Ice Haven involves an ensemble cast of characters who live in a small Midwestern town called, as you might have guessed, Ice Haven. The story begins with a sedated, emotionless child named David Goldberg who later becomes the victim of a kidnapping. This coupled with the tale of Leopold and Loeb, two young men who in 1924 kidnapped and murdered a 14-year-old boy in Chicago to find out, “intellectually,” what it was like to kill someone, is more or less the base plot of the story.

Other characters include strange and arrogant old poet Random Wilder, precocious elementary schooler Charles, lovelorn teen Violet Van der Platz, aspiring young writer Vida Wentz, out-of-town detectives Mr. and Mrs. Ames, über-analytical comic book critic Harry Naybors (perhaps Clowes himself) and a host of others with more minor roles.
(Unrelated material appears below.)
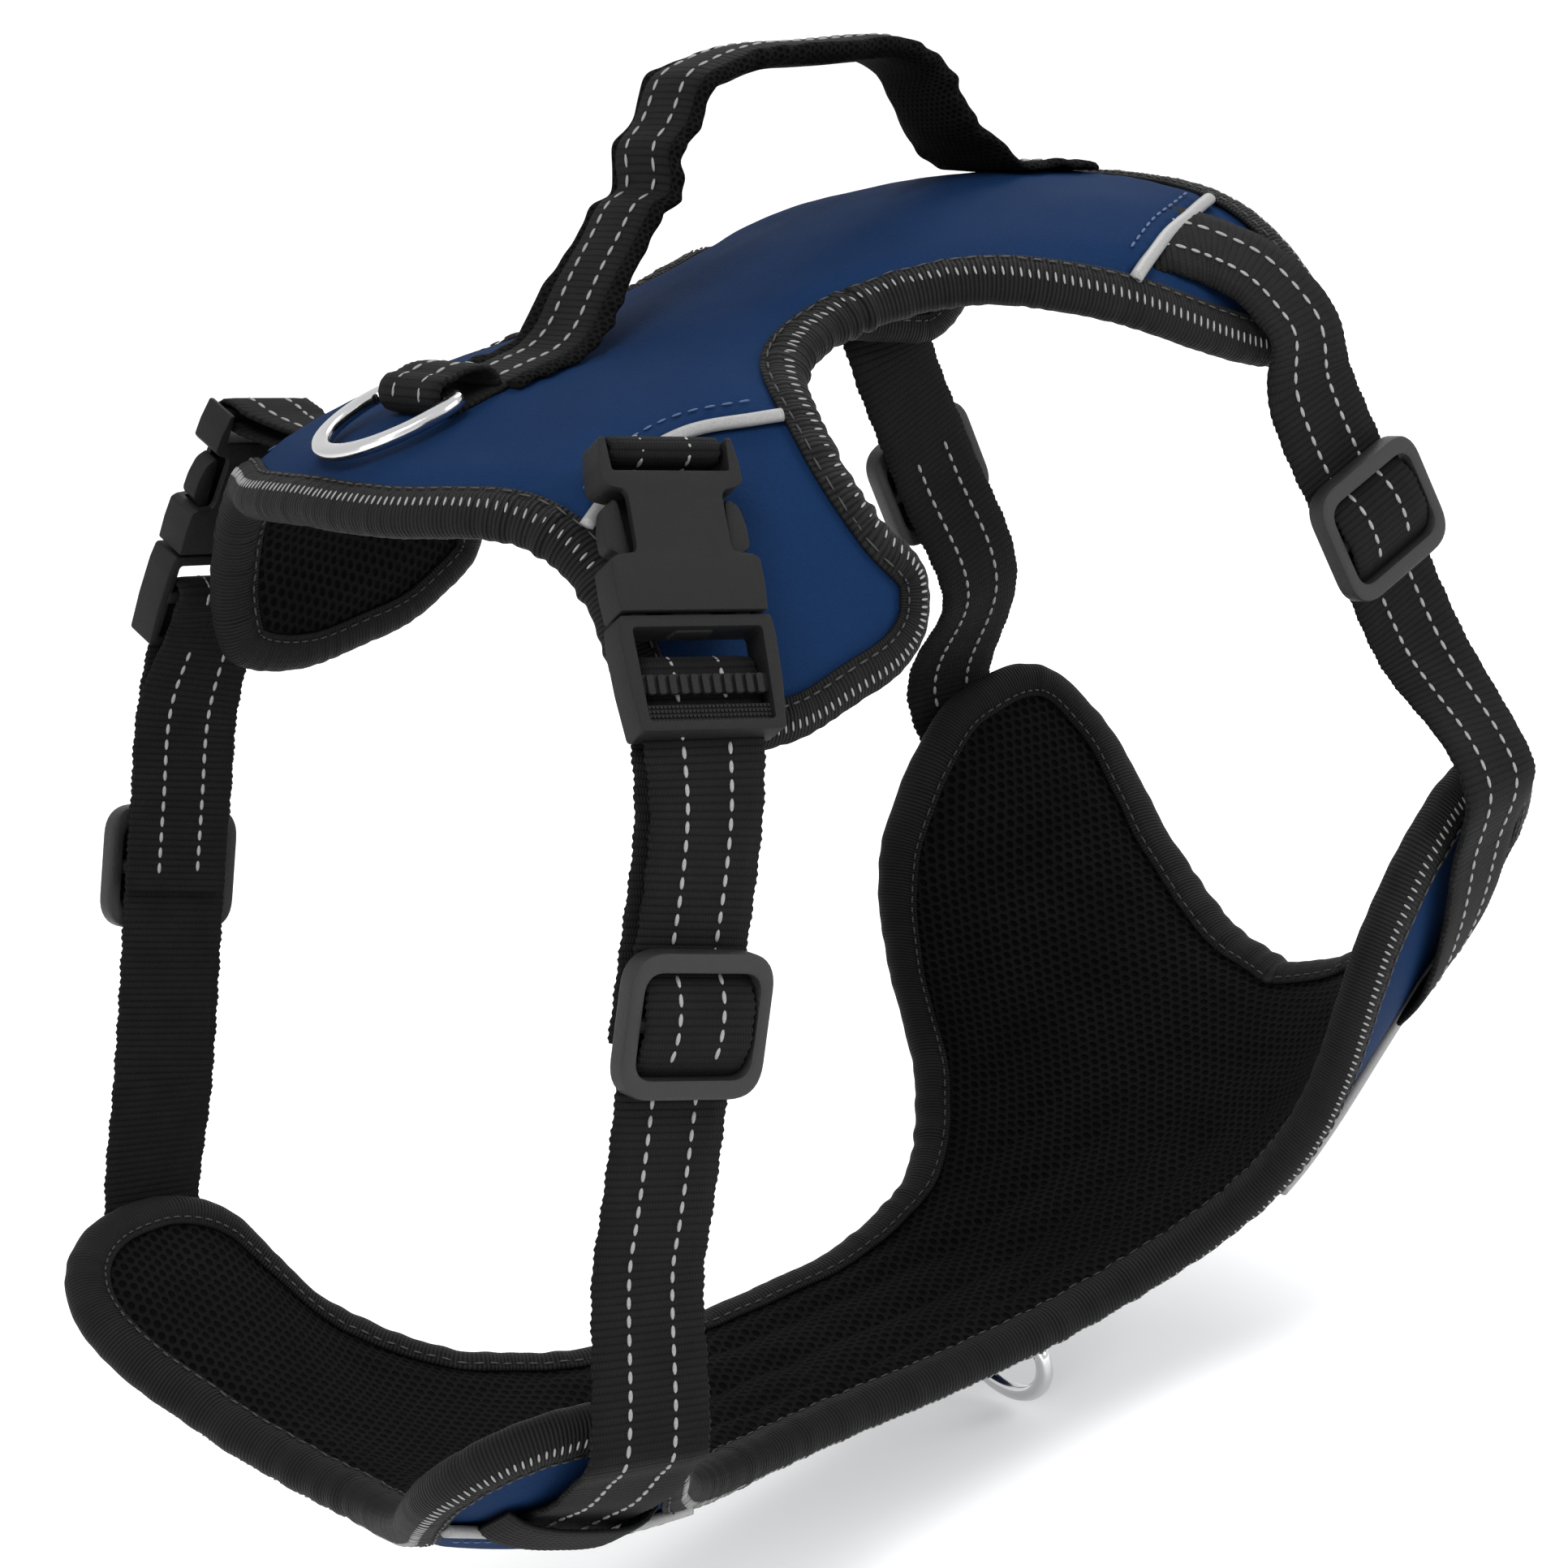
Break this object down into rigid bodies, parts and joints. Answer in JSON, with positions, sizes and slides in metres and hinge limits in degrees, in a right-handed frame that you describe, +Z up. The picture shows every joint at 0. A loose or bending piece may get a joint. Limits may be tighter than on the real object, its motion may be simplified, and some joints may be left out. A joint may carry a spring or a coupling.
{
  "type": "no pull dog harness",
  "caption": "Padded dog harness: an arched back panel with a grab handle and leash ring, joined by adjustable webbing and side-release buckles to a bowl-shaped chest plate.",
  "frame": {"origin": "where the back panel's padding rests on the dog's spine", "axes": "+X towards the dog's head, +Y to the dog's left, +Z up"},
  "size_m": [0.3097, 0.208, 0.3158],
  "materials": {
    "softshell": "matte woven softshell",
    "air_mesh": "3-D spacer mesh",
    "foam": "open-cell foam",
    "binding_tape": "ribbed grosgrain",
    "webbing": "ribbed nylon webbing with reflective stitches",
    "reflective_piping": "satin reflective tape",
    "elastic": "woven elastic",
    "black_plastic": "fine matte moulding",
    "ring_metal": "polished"
  },
  "bodies": {
    "harness": {"back_binding": "binding_tape", "back_cover": "softshell", "back_foam": "foam", "back_lining": "air_mesh", "back_neck_piping_left": "reflective_piping", "back_neck_piping_right": "reflective_piping", "back_shell": "softshell", "back_wing_piping_left": "reflective_piping", "back_wing_piping_right": "reflective_piping", "buckle_loop_left": "webbing", "buckle_loop_right": "webbing", "buckle_socket_left": "black_plastic", "buckle_socket_right": "black_plastic", "chest_binding": "binding_tape", "chest_cover": "softshell", "chest_foam": "foam", "chest_lining": "air_mesh", "chest_neck_piping_left": "reflective_piping", "chest_neck_piping_right": "reflective_piping", "chest_rear_piping_left": "reflective_piping", "chest_rear_piping_right": "reflective_piping", "chest_ring_loop": "webbing", "chest_shell": "softshell", "girth_lower_left": "webbing", "girth_lower_right": "webbing", "handle_padding": "air_mesh", "handle_webbing": "webbing", "keeper_left": "elastic", "keeper_right": "elastic", "leash_loop": "webbing", "neck_strap_left": "webbing", "neck_strap_right": "webbing"},
    "leash_ring": {"leash_ring": "ring_metal"},
    "chest_ring": {"chest_ring": "ring_metal"},
    "girth_plug_left": {"buckle_plug_left": "black_plastic", "girth_strap_left": "webbing", "girth_return_left": "webbing"},
    "prong_front_left": {"buckle_prong_front_left": "black_plastic"},
    "prong_rear_left": {"buckle_prong_rear_left": "black_plastic"},
    "girth_slider_left": {"girth_slider_left": "black_plastic", "girth_slider_wrap_left": "webbing"},
    "neck_slider_left": {"neck_slider_left": "black_plastic", "neck_slider_wrap_left": "webbing"},
    "girth_plug_right": {"buckle_plug_right": "black_plastic", "girth_strap_right": "webbing", "girth_return_right": "webbing"},
    "prong_front_right": {"buckle_prong_front_right": "black_plastic"},
    "prong_rear_right": {"buckle_prong_rear_right": "black_plastic"},
    "girth_slider_right": {"girth_slider_right": "black_plastic", "girth_slider_wrap_right": "webbing"},
    "neck_slider_right": {"neck_slider_right": "black_plastic", "neck_slider_wrap_right": "webbing"}
  },
  "joints": [
    {"name": "leash_ring_swing", "type": "hinge", "parent": "harness", "child": "leash_ring", "pos_m": [-0.076, 0, 0.0048], "axis": [0, 1, 0], "range_deg": [0, 140]},
    {"name": "chest_ring_swing", "type": "hinge", "parent": "harness", "child": "chest_ring", "pos_m": [0.006, 0, -0.25], "axis": [0, 1, 0], "range_deg": [-70, 70]},
    {"name": "buckle_release_left", "type": "slide", "parent": "harness", "child": "girth_plug_left", "axis": [-0.3638, 0.4366, -0.8228], "range_m": [0, 0.038], "deforming": ["girth_lower_left"]},
    {"name": "prong_squeeze_rear_left", "type": "hinge", "parent": "girth_plug_left", "child": "prong_rear_left", "pos_m": [-0.09476, 0.08529, -0.02799], "axis": [-0.0039, 0.8826, 0.4701], "range_deg": [0, 8], "stiffness_Nm_per_rad": 0.5},
    {"name": "prong_squeeze_front_left", "type": "hinge", "parent": "girth_plug_left", "child": "prong_front_left", "pos_m": [-0.07483, 0.08902, -0.03483], "axis": [0.0039, -0.8826, -0.4701], "range_deg": [0, 8], "stiffness_Nm_per_rad": 0.5},
    {"name": "girth_adjust_left", "type": "slide", "parent": "girth_plug_left", "child": "girth_slider_left", "axis": [-0.4025, -0.0478, -0.9142], "range_m": [-0.01, 0.015]},
    {"name": "neck_adjust_left", "type": "slide", "parent": "harness", "child": "neck_slider_left", "axis": [0.2123, 0.0629, -0.9752], "range_m": [-0.01, 0.015]},
    {"name": "buckle_release_right", "type": "slide", "parent": "harness", "child": "girth_plug_right", "axis": [-0.3638, -0.4366, -0.8228], "range_m": [0, 0.038], "deforming": ["girth_lower_right"]},
    {"name": "prong_squeeze_rear_right", "type": "hinge", "parent": "girth_plug_right", "child": "prong_rear_right", "pos_m": [-0.09476, -0.08529, -0.02799], "axis": [0.0039, 0.8826, -0.4701], "range_deg": [0, 8], "stiffness_Nm_per_rad": 0.5},
    {"name": "prong_squeeze_front_right", "type": "hinge", "parent": "girth_plug_right", "child": "prong_front_right", "pos_m": [-0.07483, -0.08902, -0.03483], "axis": [-0.0039, -0.8826, 0.4701], "range_deg": [0, 8], "stiffness_Nm_per_rad": 0.5},
    {"name": "girth_adjust_right", "type": "slide", "parent": "girth_plug_right", "child": "girth_slider_right", "axis": [-0.4025, 0.0478, -0.9142], "range_m": [-0.01, 0.015]},
    {"name": "neck_adjust_right", "type": "slide", "parent": "harness", "child": "neck_slider_right", "axis": [0.2123, -0.0629, -0.9752], "range_m": [-0.01, 0.015]}
  ]
}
While these characters have their own stories in Ice Haven, they are all loosely interconnected, sort of just like a regular book, by one event: the disappearance of David Goldberg.

Now, while I've made the story out to be a depressing tale of murder and grim reality, Clowes' work is hilarious because it ridicules that reality, exposing the absurd in daily life while continuously analyzing that absurdity. That's why reading this stuff has the power to make a person feel smarter, even if that feeling is largely delusional.

No matter. Ice Haven is impossible to stop reading because it's so much more than just a brilliant narrative. There are also, of course, fantastic illustrations, which is both the reason why good comics are so captivating and also why they are so often not taken seriously, something that anyone with a short attention span or those in need of a break from the plain old printed page can appreciate.

If you like your irony laid on thick, then Ice Haven might just be the narraglyphic picto-assemblage for you. If it spins your propeller, then you should also know that Clowes' comic book and screenplay, Art School Confidential, directed by Terry Zwigoff (director of Ghost World), will hit theaters later this month.